=== Entries provided ===

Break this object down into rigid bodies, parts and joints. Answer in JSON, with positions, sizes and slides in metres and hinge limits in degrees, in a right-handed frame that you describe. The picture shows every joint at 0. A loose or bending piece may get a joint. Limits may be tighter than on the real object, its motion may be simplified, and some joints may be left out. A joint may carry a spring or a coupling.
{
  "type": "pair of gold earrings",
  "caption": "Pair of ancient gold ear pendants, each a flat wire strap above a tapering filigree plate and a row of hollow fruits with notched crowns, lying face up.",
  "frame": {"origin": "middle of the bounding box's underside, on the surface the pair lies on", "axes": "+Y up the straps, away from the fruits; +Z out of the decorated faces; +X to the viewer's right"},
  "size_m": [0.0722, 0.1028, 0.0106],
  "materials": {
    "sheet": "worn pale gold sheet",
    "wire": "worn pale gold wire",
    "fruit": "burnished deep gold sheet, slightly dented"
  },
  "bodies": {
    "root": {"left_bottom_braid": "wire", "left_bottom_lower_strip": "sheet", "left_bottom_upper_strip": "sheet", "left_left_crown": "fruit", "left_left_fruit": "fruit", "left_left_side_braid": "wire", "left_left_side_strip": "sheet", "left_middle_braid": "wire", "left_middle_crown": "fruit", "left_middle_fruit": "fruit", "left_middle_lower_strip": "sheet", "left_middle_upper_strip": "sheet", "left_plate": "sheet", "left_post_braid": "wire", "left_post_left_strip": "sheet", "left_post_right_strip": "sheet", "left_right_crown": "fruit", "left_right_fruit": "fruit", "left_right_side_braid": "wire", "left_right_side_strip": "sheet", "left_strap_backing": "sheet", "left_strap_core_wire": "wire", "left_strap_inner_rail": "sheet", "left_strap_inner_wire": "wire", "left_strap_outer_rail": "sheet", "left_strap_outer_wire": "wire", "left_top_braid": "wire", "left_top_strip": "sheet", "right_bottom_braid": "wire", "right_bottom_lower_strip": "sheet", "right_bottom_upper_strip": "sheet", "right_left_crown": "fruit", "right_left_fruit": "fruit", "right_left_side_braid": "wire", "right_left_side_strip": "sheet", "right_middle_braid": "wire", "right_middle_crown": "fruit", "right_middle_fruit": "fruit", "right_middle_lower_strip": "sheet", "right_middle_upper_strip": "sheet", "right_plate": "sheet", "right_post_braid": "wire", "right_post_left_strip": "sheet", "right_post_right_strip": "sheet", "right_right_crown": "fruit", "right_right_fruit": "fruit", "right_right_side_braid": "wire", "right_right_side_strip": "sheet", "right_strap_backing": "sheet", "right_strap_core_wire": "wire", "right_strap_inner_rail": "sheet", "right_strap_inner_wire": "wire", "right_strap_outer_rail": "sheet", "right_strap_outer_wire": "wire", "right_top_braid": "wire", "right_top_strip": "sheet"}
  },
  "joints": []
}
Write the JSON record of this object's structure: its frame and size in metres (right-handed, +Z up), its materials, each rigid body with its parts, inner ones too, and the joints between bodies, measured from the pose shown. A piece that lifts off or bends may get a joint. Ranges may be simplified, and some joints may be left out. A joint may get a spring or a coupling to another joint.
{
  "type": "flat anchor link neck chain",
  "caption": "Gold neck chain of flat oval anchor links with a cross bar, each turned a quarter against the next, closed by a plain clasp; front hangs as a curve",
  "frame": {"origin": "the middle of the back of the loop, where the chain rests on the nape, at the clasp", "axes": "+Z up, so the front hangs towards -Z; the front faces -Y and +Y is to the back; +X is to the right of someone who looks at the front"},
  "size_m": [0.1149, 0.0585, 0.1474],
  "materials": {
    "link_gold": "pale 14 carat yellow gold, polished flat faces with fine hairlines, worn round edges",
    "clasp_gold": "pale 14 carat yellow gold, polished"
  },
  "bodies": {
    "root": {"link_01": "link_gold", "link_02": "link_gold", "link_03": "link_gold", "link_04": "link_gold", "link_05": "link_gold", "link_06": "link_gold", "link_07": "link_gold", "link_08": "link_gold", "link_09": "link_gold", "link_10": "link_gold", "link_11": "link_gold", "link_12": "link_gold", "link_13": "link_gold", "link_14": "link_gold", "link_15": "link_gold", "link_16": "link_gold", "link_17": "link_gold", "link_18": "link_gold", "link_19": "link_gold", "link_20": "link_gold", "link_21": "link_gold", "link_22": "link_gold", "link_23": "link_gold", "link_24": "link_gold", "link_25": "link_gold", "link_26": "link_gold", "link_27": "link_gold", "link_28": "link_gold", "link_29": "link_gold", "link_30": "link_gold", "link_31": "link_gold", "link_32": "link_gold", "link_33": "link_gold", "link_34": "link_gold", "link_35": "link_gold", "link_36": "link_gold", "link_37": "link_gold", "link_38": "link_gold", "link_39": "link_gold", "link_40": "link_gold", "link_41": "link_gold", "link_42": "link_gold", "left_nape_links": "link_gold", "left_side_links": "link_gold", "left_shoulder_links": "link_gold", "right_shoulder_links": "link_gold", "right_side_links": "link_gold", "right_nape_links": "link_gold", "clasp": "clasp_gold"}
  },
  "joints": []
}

===

* [What is expected]:
Copy the entries above exactly, leaving none out.

* [Answer for the task]:
Break this object down into rigid bodies, parts and joints. Answer in JSON, with positions, sizes and slides in metres and hinge limits in degrees, in a right-handed frame that you describe. The picture shows every joint at 0. A loose or bending piece may get a joint. Limits may be tighter than on the real object, its motion may be simplified, and some joints may be left out. A joint may carry a spring or a coupling.
{
  "type": "pair of gold earrings",
  "caption": "Pair of ancient gold ear pendants, each a flat wire strap above a tapering filigree plate and a row of hollow fruits with notched crowns, lying face up.",
  "frame": {"origin": "middle of the bounding box's underside, on the surface the pair lies on", "axes": "+Y up the straps, away from the fruits; +Z out of the decorated faces; +X to the viewer's right"},
  "size_m": [0.0722, 0.1028, 0.0106],
  "materials": {
    "sheet": "worn pale gold sheet",
    "wire": "worn pale gold wire",
    "fruit": "burnished deep gold sheet, slightly dented"
  },
  "bodies": {
    "root": {"left_bottom_braid": "wire", "left_bottom_lower_strip": "sheet", "left_bottom_upper_strip": "sheet", "left_left_crown": "fruit", "left_left_fruit": "fruit", "left_left_side_braid": "wire", "left_left_side_strip": "sheet", "left_middle_braid": "wire", "left_middle_crown": "fruit", "left_middle_fruit": "fruit", "left_middle_lower_strip": "sheet", "left_middle_upper_strip": "sheet", "left_plate": "sheet", "left_post_braid": "wire", "left_post_left_strip": "sheet", "left_post_right_strip": "sheet", "left_right_crown": "fruit", "left_right_fruit": "fruit", "left_right_side_braid": "wire", "left_right_side_strip": "sheet", "left_strap_backing": "sheet", "left_strap_core_wire": "wire", "left_strap_inner_rail": "sheet", "left_strap_inner_wire": "wire", "left_strap_outer_rail": "sheet", "left_strap_outer_wire": "wire", "left_top_braid": "wire", "left_top_strip": "sheet", "right_bottom_braid": "wire", "right_bottom_lower_strip": "sheet", "right_bottom_upper_strip": "sheet", "right_left_crown": "fruit", "right_left_fruit": "fruit", "right_left_side_braid": "wire", "right_left_side_strip": "sheet", "right_middle_braid": "wire", "right_middle_crown": "fruit", "right_middle_fruit": "fruit", "right_middle_lower_strip": "sheet", "right_middle_upper_strip": "sheet", "right_plate": "sheet", "right_post_braid": "wire", "right_post_left_strip": "sheet", "right_post_right_strip": "sheet", "right_right_crown": "fruit", "right_right_fruit": "fruit", "right_right_side_braid": "wire", "right_right_side_strip": "sheet", "right_strap_backing": "sheet", "right_strap_core_wire": "wire", "right_strap_inner_rail": "sheet", "right_strap_inner_wire": "wire", "right_strap_outer_rail": "sheet", "right_strap_outer_wire": "wire", "right_top_braid": "wire", "right_top_strip": "sheet"}
  },
  "joints": []
}
Write the JSON record of this object's structure: its frame and size in metres (right-handed, +Z up), its materials, each rigid body with its parts, inner ones too, and the joints between bodies, measured from the pose shown. A piece that lifts off or bends may get a joint. Ranges may be simplified, and some joints may be left out. A joint may get a spring or a coupling to another joint.
{
  "type": "flat anchor link neck chain",
  "caption": "Gold neck chain of flat oval anchor links with a cross bar, each turned a quarter against the next, closed by a plain clasp; front hangs as a curve",
  "frame": {"origin": "the middle of the back of the loop, where the chain rests on the nape, at the clasp", "axes": "+Z up, so the front hangs towards -Z; the front faces -Y and +Y is to the back; +X is to the right of someone who looks at the front"},
  "size_m": [0.1149, 0.0585, 0.1474],
  "materials": {
    "link_gold": "pale 14 carat yellow gold, polished flat faces with fine hairlines, worn round edges",
    "clasp_gold": "pale 14 carat yellow gold, polished"
  },
  "bodies": {
    "root": {"link_01": "link_gold", "link_02": "link_gold", "link_03": "link_gold", "link_04": "link_gold", "link_05": "link_gold", "link_06": "link_gold", "link_07": "link_gold", "link_08": "link_gold", "link_09": "link_gold", "link_10": "link_gold", "link_11": "link_gold", "link_12": "link_gold", "link_13": "link_gold", "link_14": "link_gold", "link_15": "link_gold", "link_16": "link_gold", "link_17": "link_gold", "link_18": "link_gold", "link_19": "link_gold", "link_20": "link_gold", "link_21": "link_gold", "link_22": "link_gold", "link_23": "link_gold", "link_24": "link_gold", "link_25": "link_gold", "link_26": "link_gold", "link_27": "link_gold", "link_28": "link_gold", "link_29": "link_gold", "link_30": "link_gold", "link_31": "link_gold", "link_32": "link_gold", "link_33": "link_gold", "link_34": "link_gold", "link_35": "link_gold", "link_36": "link_gold", "link_37": "link_gold", "link_38": "link_gold", "link_39": "link_gold", "link_40": "link_gold", "link_41": "link_gold", "link_42": "link_gold", "left_nape_links": "link_gold", "left_side_links": "link_gold", "left_shoulder_links": "link_gold", "right_shoulder_links": "link_gold", "right_side_links": "link_gold", "right_nape_links": "link_gold", "clasp": "clasp_gold"}
  },
  "joints": []
}